_Written request_.
Write out the records again, exactly, leaving none out.
==== Dataset content
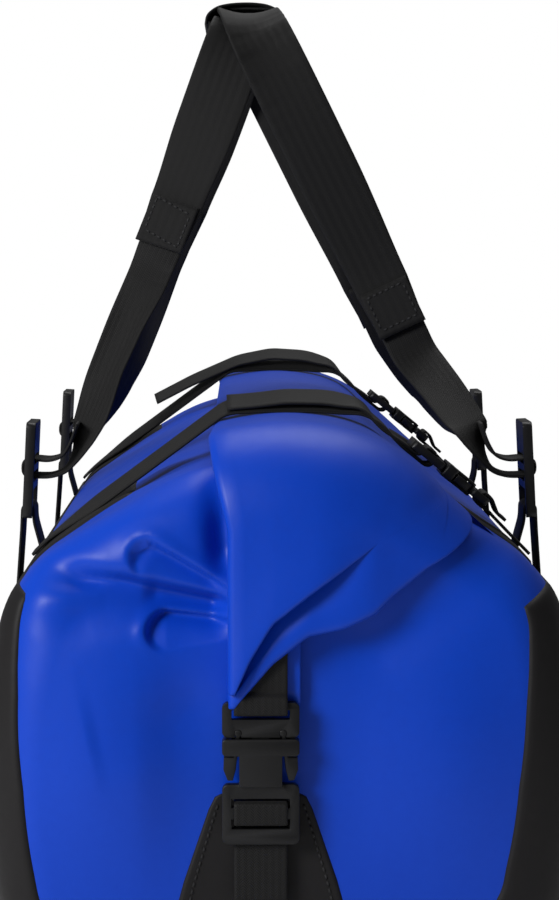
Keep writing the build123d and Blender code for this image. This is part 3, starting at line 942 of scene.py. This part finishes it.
# %% Bevelled hard parts
def softened(node, width=0.45 * mm):
    packed = frame["nodes"][node]
    mesh = bpy.data.meshes.new(f"{node}_moulded")
    work = bmesh.new()
    work.from_mesh(packed.data)
    bmesh.ops.remove_doubles(work, verts=work.verts, dist=0.00001)
    bmesh.ops.dissolve_limit(work, angle_limit=math.radians(3), verts=work.verts, edges=work.edges)
    for face in work.faces:
        face.smooth = True
    work.to_mesh(mesh)
    work.free()
    mesh.materials.append(buckle_plastic)
    piece = bpy.data.objects.new(f"{node}_moulded", mesh)
    bpy.context.scene.collection.objects.link(piece)
    bevel = piece.modifiers.new("soft_edges", "BEVEL")
    bevel.width, bevel.segments, bevel.limit_method = width, 2, "ANGLE"
    bevel.angle_limit, bevel.harden_normals = math.radians(35), True
    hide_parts(node)
    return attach(piece, packed["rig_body"])


hard_parts = [node for node, slot in slot_of_node.items() if slot == "buckle_plastic"]
for node in hard_parts:
    softened(node)
print("hard parts:", len(hard_parts))

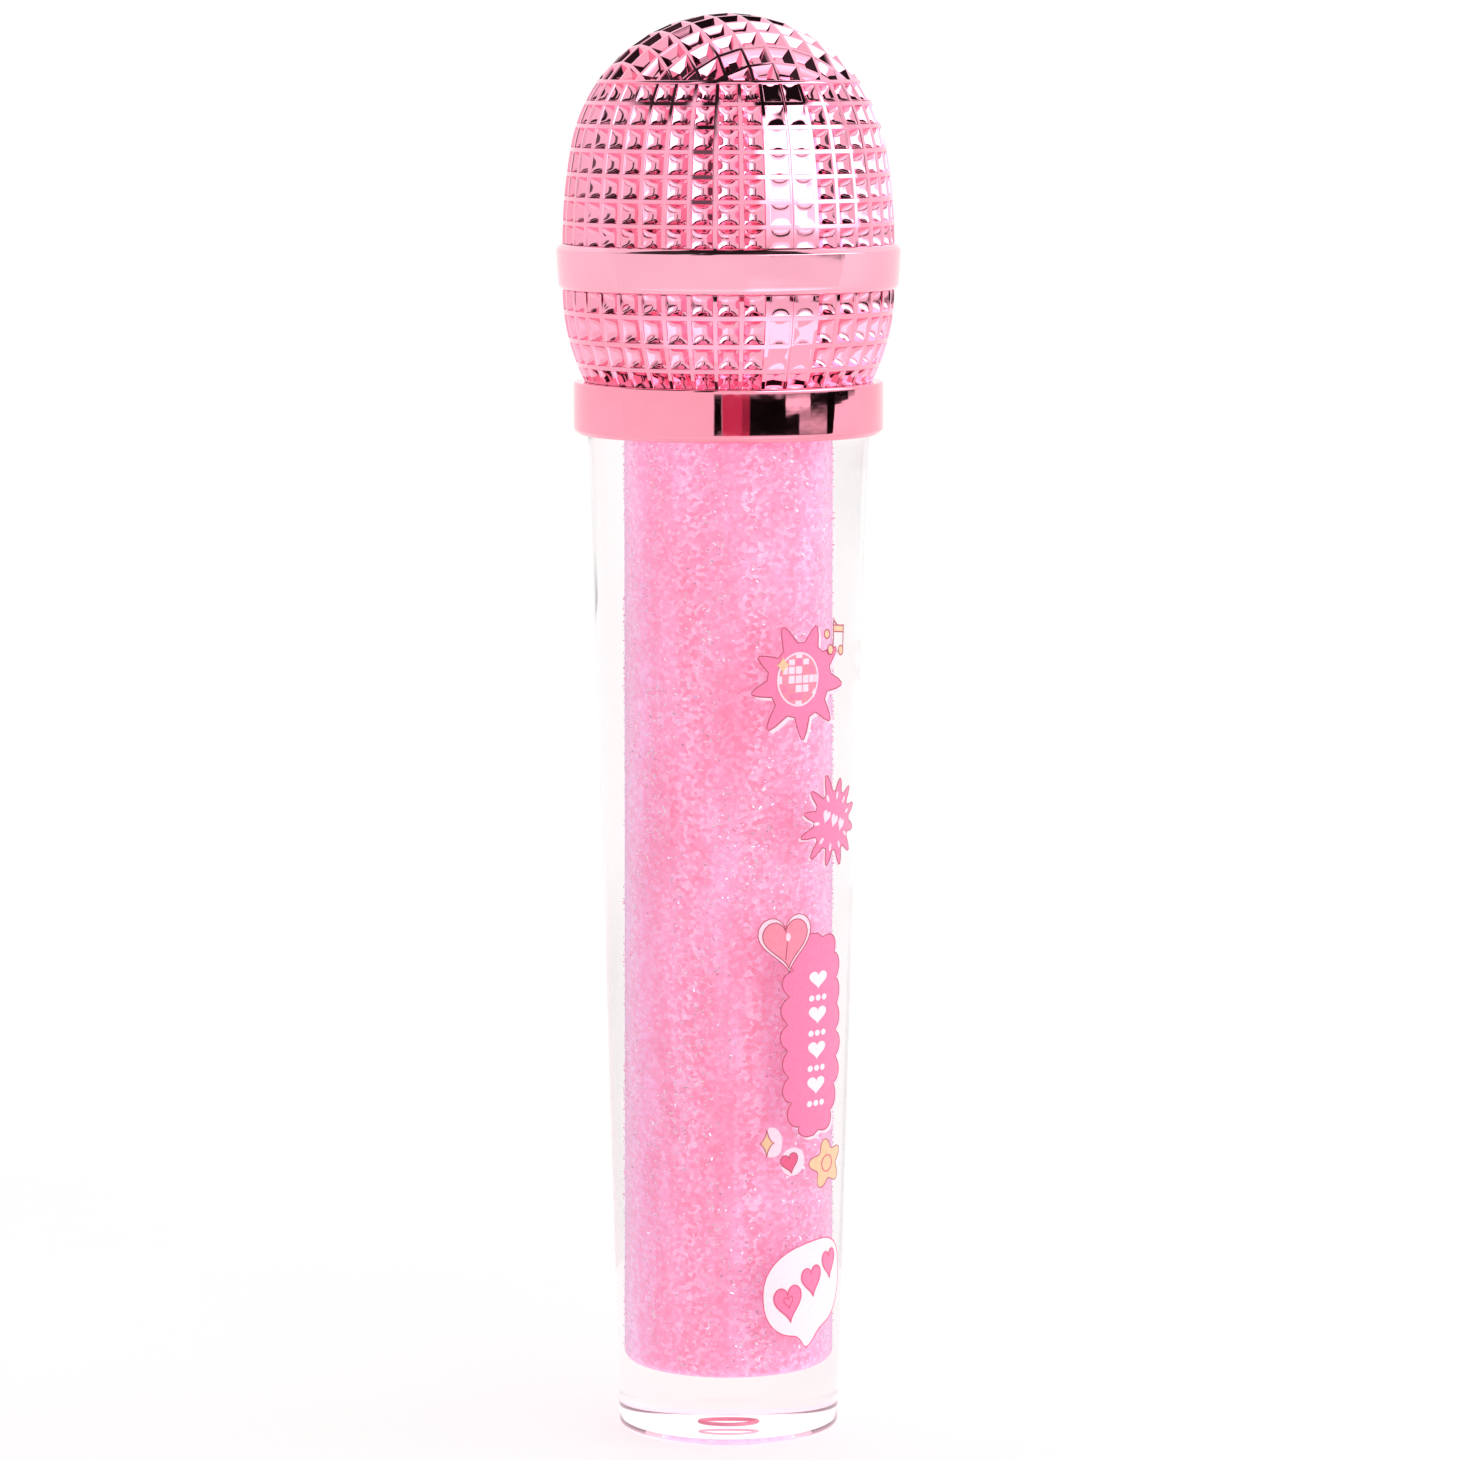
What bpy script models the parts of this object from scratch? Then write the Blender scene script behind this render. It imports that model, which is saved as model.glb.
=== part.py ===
========
_Exercise result_.
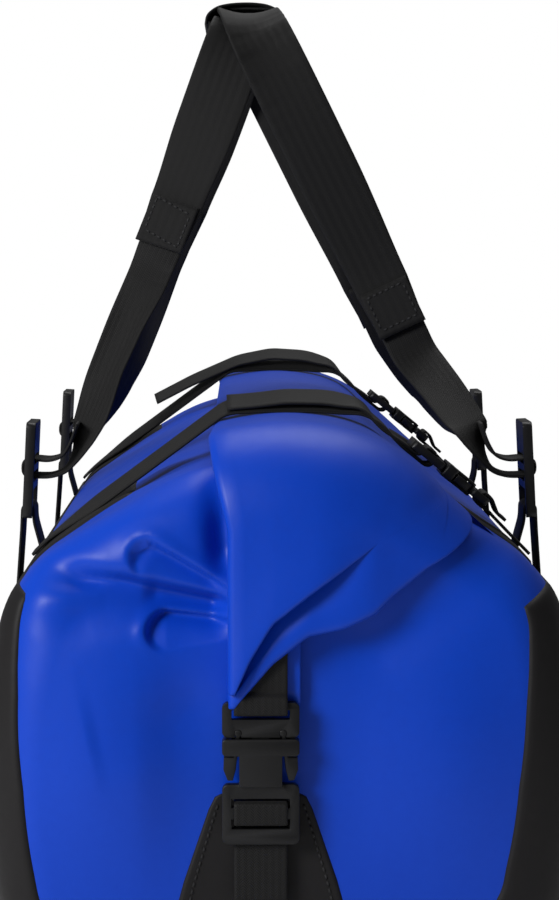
Keep writing the build123d and Blender code for this image. This is part 3, starting at line 942 of scene.py. This part finishes it.
# %% Bevelled hard parts
def softened(node, width=0.45 * mm):
    packed = frame["nodes"][node]
    mesh = bpy.data.meshes.new(f"{node}_moulded")
    work = bmesh.new()
    work.from_mesh(packed.data)
    bmesh.ops.remove_doubles(work, verts=work.verts, dist=0.00001)
    bmesh.ops.dissolve_limit(work, angle_limit=math.radians(3), verts=work.verts, edges=work.edges)
    for face in work.faces:
        face.smooth = True
    work.to_mesh(mesh)
    work.free()
    mesh.materials.append(buckle_plastic)
    piece = bpy.data.objects.new(f"{node}_moulded", mesh)
    bpy.context.scene.collection.objects.link(piece)
    bevel = piece.modifiers.new("soft_edges", "BEVEL")
    bevel.width, bevel.segments, bevel.limit_method = width, 2, "ANGLE"
    bevel.angle_limit, bevel.harden_normals = math.radians(35), True
    hide_parts(node)
    return attach(piece, packed["rig_body"])


hard_parts = [node for node, slot in slot_of_node.items() if slot == "buckle_plastic"]
for node in hard_parts:
    softened(node)
print("hard parts:", len(hard_parts))

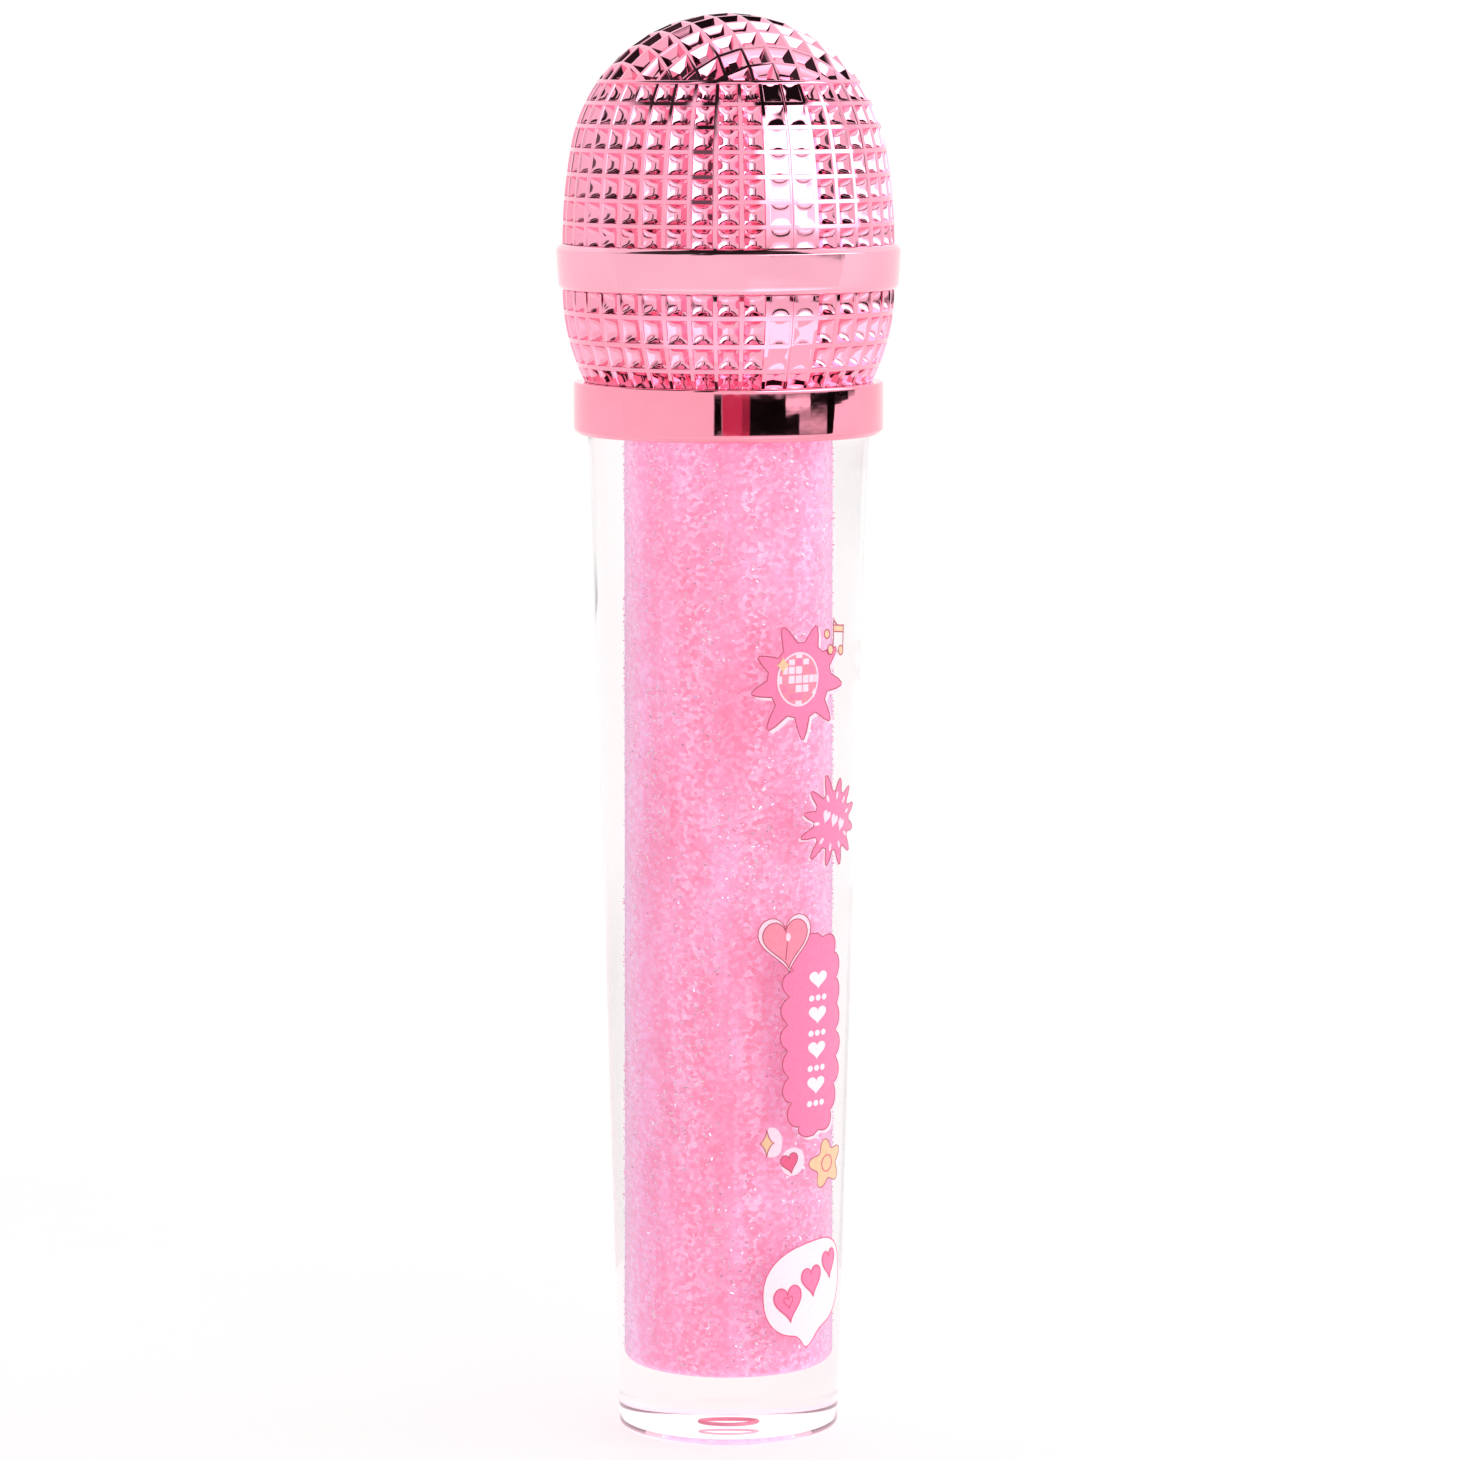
What bpy script models the parts of this object from scratch? Then write the Blender scene script behind this render. It imports that model, which is saved as model.glb.
=== part.py ===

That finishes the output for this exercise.